For now, I am trying not to think (too much, at least), about the sleep deprivation and 2-hour feedings, the challenging world of nursing an infant and trying not to fall asleep while entertaining a 2-1/2-year-old, and all the roller coaster rides associated with becoming a bigger family. That's why it takes nine months. Plenty of time to get as adjusted to and prepared for the idea as possible.

Meanwhile, tomorrow is Thanksgiving. You'll find hundreds of gratitude lists online these days. I have deleted this list several times because it feels embarrassingly narcissistic to yammer on about my life in a list (because, ultimately, I'm not going to list things beyond my own personal microcosm). And also because the list somehow sounds a bit like the dedications I made to people my Senior year in high school. However, I'm stubbornly keeping it here for the sake of posterity. And because it fits with the premise of this blog--to be openly thankful, and to dream. So, I am joining all those other online lists sending my gratitude up to the sky to mingle with yours and season the months and years ahead.

Gratitude for:

*Cora's hands, her wit, her sensitivity, her bright eyes and mind, her nearly-2-year-old response of "No!" to nearly everything I ask, her desire to party with her animals all day long, and her ability to dance and jump at the same time.

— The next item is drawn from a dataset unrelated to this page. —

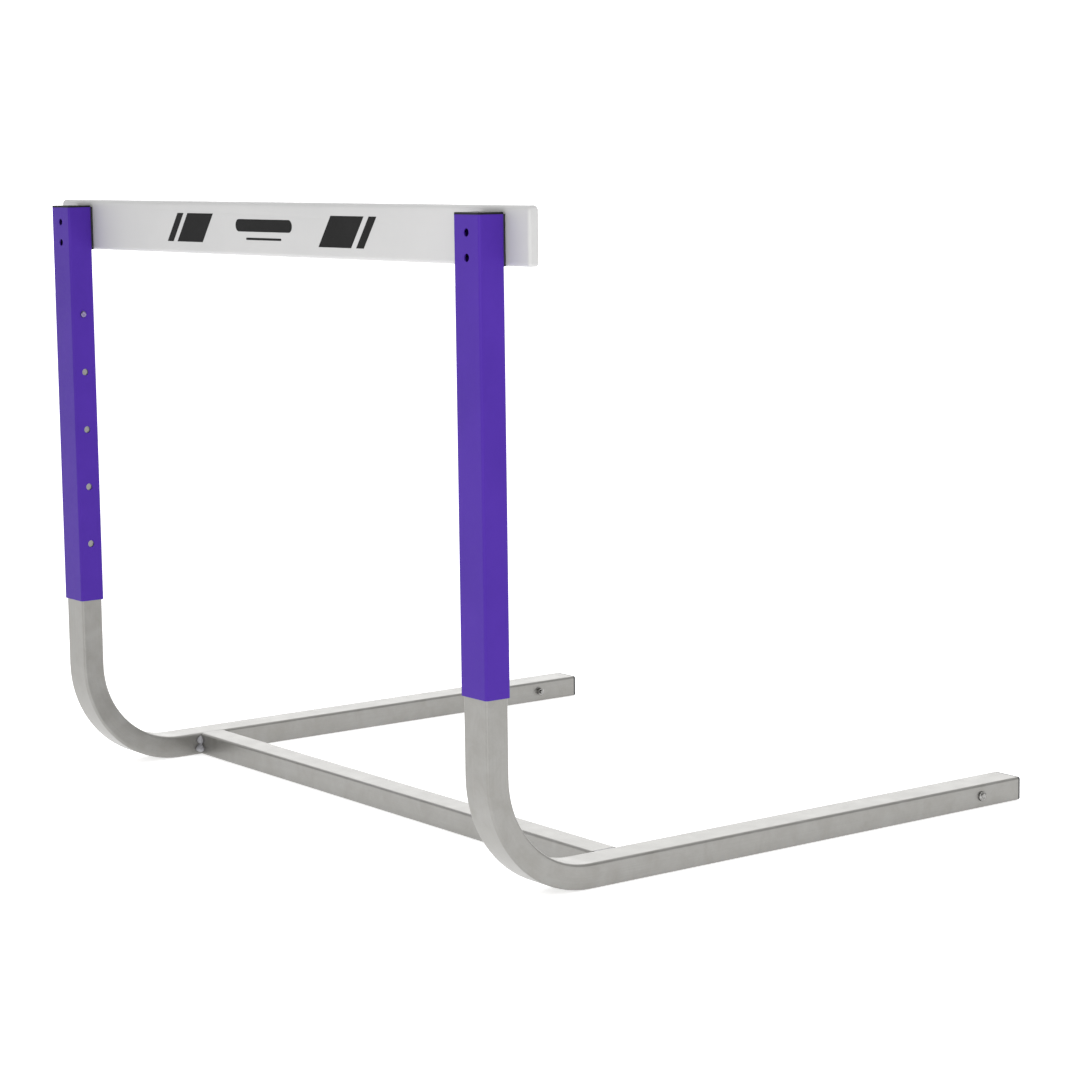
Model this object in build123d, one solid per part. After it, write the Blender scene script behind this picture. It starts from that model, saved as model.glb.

*This new babe in my belly, working so hard daily to rapidly divide its cells and become a PERSON.

*Brian's love and patience, his depth of creativity and his ability to work hard on anything he sets his mind to. Especially how he manages to come home smiling every single day and be funny and silly and sweep Cora up in his arms and give her a huge hug. He's making memories for Cora every time he does it, and I love him dearly for that.

*The ability to have choices in how we construct our lives right now.

*Brian's job. I am so grateful that he loves what he does, that he has found a good company to work for, and that he lives out his dreams in small and big ways each day.

*This house. I like the way the living room feels at night when we wrap our feet under blankets and read books or talk. I love tucking ourselves into our bed and listening to the wind and rain.

*My family, immediate and extended, especially for my mom and sis who live nearby and are so invested in being close.

*My friends. I miss many of them and wish we saw each other more often, but I love following their interesting lives and seeing where our paths intersect.

*Our collective health. This has been an odd health year for Brian, Cora, and me, but I think in many ways it has been valuable. It's helped me to focus on the power of the mind and the importance of being positive, the relative strength of the human body, and the ability to repair oneself.

*The ability to fill our refrigerator with nourishing food, and to know there are friends who will join us to eat, celebrate life, and fill our house with laughter and giggling children.

*Last, but not least, the enduring interest in writing. The book won't be done by the end of this year, but I know it's still there, waiting to be written. I'm thankful the idea is percolating and willing to wait.